### [Problem to work on]
Stop after the line containing "return node.outputs[output]": print each line exactly from the first line of the listing up to that point.

### [Given data]
<<<<
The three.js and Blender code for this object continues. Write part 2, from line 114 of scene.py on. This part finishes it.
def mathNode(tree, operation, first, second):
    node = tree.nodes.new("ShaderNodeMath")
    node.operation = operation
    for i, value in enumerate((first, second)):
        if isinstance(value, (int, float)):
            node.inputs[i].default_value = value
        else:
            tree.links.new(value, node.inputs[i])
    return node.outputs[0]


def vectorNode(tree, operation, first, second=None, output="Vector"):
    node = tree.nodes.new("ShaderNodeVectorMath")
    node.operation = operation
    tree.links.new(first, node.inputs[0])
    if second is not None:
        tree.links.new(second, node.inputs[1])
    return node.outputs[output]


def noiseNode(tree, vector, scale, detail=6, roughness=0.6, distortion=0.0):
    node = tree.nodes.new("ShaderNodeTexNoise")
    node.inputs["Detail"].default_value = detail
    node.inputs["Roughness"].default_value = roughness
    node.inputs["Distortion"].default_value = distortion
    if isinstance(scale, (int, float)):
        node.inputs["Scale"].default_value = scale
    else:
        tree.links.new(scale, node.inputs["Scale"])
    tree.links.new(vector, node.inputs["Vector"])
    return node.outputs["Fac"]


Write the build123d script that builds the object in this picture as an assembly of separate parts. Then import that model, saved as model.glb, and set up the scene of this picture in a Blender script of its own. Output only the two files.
>>>>
### [Task result]
The three.js and Blender code for this object continues. Write part 2, from line 114 of scene.py on. This part finishes it.
def mathNode(tree, operation, first, second):
    node = tree.nodes.new("ShaderNodeMath")
    node.operation = operation
    for i, value in enumerate((first, second)):
        if isinstance(value, (int, float)):
            node.inputs[i].default_value = value
        else:
            tree.links.new(value, node.inputs[i])
    return node.outputs[0]


def vectorNode(tree, operation, first, second=None, output="Vector"):
    node = tree.nodes.new("ShaderNodeVectorMath")
    node.operation = operation
    tree.links.new(first, node.inputs[0])
    if second is not None:
        tree.links.new(second, node.inputs[1])
    return node.outputs[output]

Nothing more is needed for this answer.